À l’inverse, investir dans la nutrition des 1000 premiers jours crée un rendement économique supérieur à 16 dollars pour chaque dollar investi, selon la Banque mondiale. Autrement dit, nourrir un enfant aujourd’hui, c’est préparer un étudiant performant demain et un citoyen productif après-demain.
Le discours du Chef de l’État béninois à la CIN2025 résonne comme un appel à l’action collective : « Nourrir nos enfants n’est pas une option, c’est un impératif. » Derrière cette conviction se cache une vision : celle d’une Afrique qui mise sur son capital humain pour réduire la pauvreté et rattraper son retard sur les pays développés.
Dans un monde où la compétitivité se mesure de plus en plus à l’aune de la créativité, de l’innovation et de la capacité à résoudre des problèmes complexes, les États africains ne peuvent se permettre de sacrifier le potentiel cognitif de leurs futures générations. La nutrition n’est donc pas seulement une question de santé publique : c’est un levier stratégique de développement économique et social.

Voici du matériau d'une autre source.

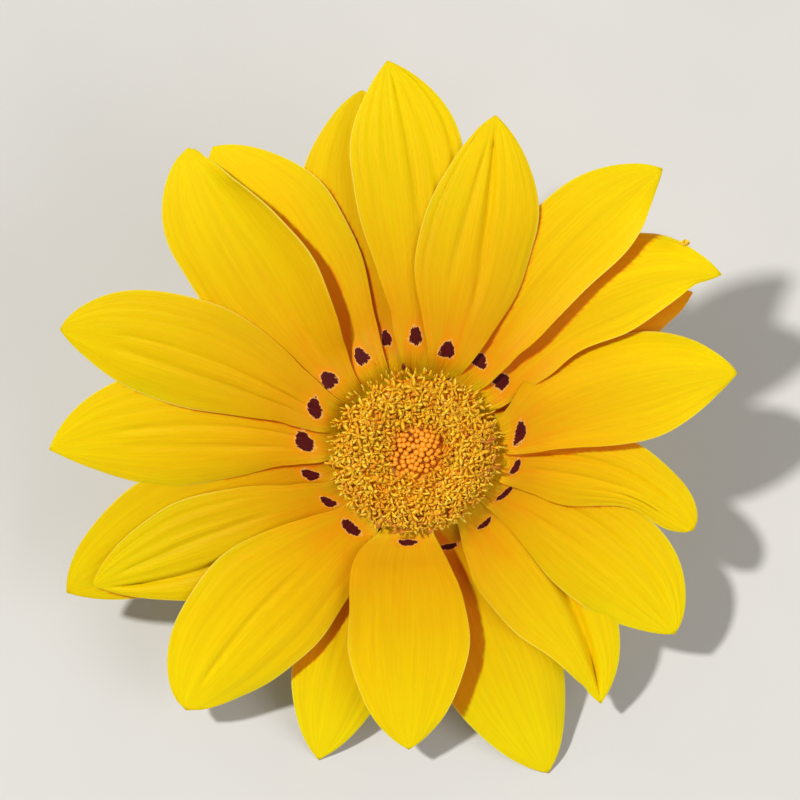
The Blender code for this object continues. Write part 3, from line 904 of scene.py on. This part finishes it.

En organisant cette conférence internationale, le Bénin envoie un signal fort : l’Afrique n’est pas condamnée à subir les conséquences de la malnutrition. Elle peut devenir force de proposition et modèle en matière de politiques nutritionnelles intégrées. La voie est tracée : il faut amplifier, généraliser et pérenniser ces programmes pour que chaque enfant, où qu’il naisse, ait les mêmes chances de déployer tout son potentiel cognitif.